** begin Data extract **

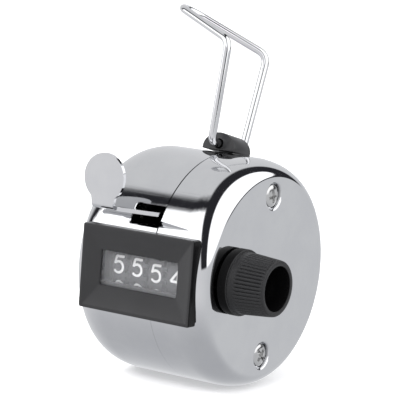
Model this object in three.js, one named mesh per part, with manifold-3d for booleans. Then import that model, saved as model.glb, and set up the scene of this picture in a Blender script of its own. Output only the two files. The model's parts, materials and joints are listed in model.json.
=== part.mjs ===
// A hand tally counter: four number wheels in a round two-part case, worked by a thumb lever,
// cleared by a reset knob and hung from a folding finger loop.
//
// Millimetres. The origin is the centre of the case's flat left face. +X runs along the case's
// axis to the reset knob, the window faces -Y, and +Z points up to the finger loop.

import * as THREE from 'three';
import * as BufferGeometryUtils from 'three/addons/utils/BufferGeometryUtils.js';
import Module from 'manifold-3d';

// Case
const CASE_RADIUS = 22.5;
const CASE_WIDTH = 31.1;
const CASE_EDGE = { axial: 6.6, radial: 3.4 };
const WALL = 0.8;
const SEAM_X = 18.75;
const SEAM_GAP = 0.1;
const SCREW_Z = 15.7;

// Number wheels and their shaft
const SHAFT = { y: -11.8, z: 0.2, radius: 1.5 };
const WHEEL = { radius: 7.9, width: 4.2, pitch: 4.4, firstX: 9.95, bore: 1.6 };
const GEAR = { teeth: 20, tip: WHEEL.radius, root: 6.85, width: 1.2 };
const PINION = { teeth: 8, tip: 3.5, root: 2.3, width: 0.9, bore: 1.0, distance: 10.6 };
const STAR = { teeth: 10, tip: 4.6, root: 3.3, width: 0.9, x: 25.55 };

// Window
const WINDOW = { x: 16.125, z: 0.25, width: 25.95, height: 16.4, corner: 0.4, front: -23.2, back: -21.0 };
const BEVEL_MARGIN = 0.6;
const OPENING = { x: 16.15, z: 0.25, width: 18.0, height: 6.75, front: -22.3 };
const PLUG = { width: 23.8, height: 14.2, back: -19.95 };
const LENS = { width: 19.8, height: 8.8, front: -21.65, thickness: 0.7 };

// Frame, lever and knob
const PLATE = { left: 3.2, right: 27.7, thickness: 1.0 };
const PIVOT = { y: 9.5, z: 4.5, radius: 1.0 };
const SLOT = { left: 11.95, low: 9.3, high: 13.15 };
const LEVER = { sheet: 0.8, z: 11.3, left: 5.0, right: 26.4, rear: 11.0, front: -15.5 };
const THUMB = { x: 6.1, z: 17.4, radius: 4.7, neck: 5.1, front: -21.7 };
const KNOB = {
  x: 31.45, length: 9.45, flange: 6.4, flangeWidth: 2.0, base: 5.95, baseStart: 2.2, tip: 5.36, tipEdge: 0.2,
  hollow: 4.3, floor: 3.35, bore: 1.65,
};
const KNOB_SCREW = { start: 32.7, shank: 0.7, seat: 35.1, head: 2.6, headEnd: 36.1, edge: 0.3 };
const BUSH = { start: 29.5, flangeEnd: 30.0, end: 31.0, flange: 3.2, outer: 2.3, bore: 1.6 };
const VERGE = { x: 26.75, thickness: 0.6, palletReach: 1.1 };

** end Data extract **

Given task: Repeat, exactly and only, the lines from the beginning of the material through the line that contains "const SCREW_Z = 15.7;".

Solution to this task:
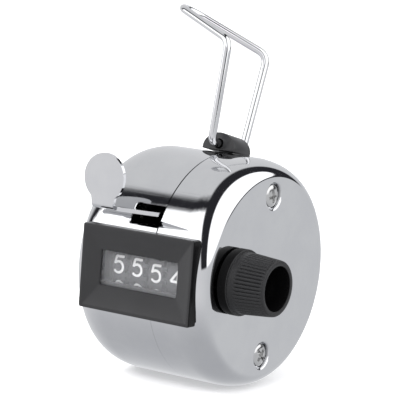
Model this object in three.js, one named mesh per part, with manifold-3d for booleans. Then import that model, saved as model.glb, and set up the scene of this picture in a Blender script of its own. Output only the two files. The model's parts, materials and joints are listed in model.json.
=== part.mjs ===
// A hand tally counter: four number wheels in a round two-part case, worked by a thumb lever,
// cleared by a reset knob and hung from a folding finger loop.
//
// Millimetres. The origin is the centre of the case's flat left face. +X runs along the case's
// axis to the reset knob, the window faces -Y, and +Z points up to the finger loop.

import * as THREE from 'three';
import * as BufferGeometryUtils from 'three/addons/utils/BufferGeometryUtils.js';
import Module from 'manifold-3d';

// Case
const CASE_RADIUS = 22.5;
const CASE_WIDTH = 31.1;
const CASE_EDGE = { axial: 6.6, radial: 3.4 };
const WALL = 0.8;
const SEAM_X = 18.75;
const SEAM_GAP = 0.1;
const SCREW_Z = 15.7;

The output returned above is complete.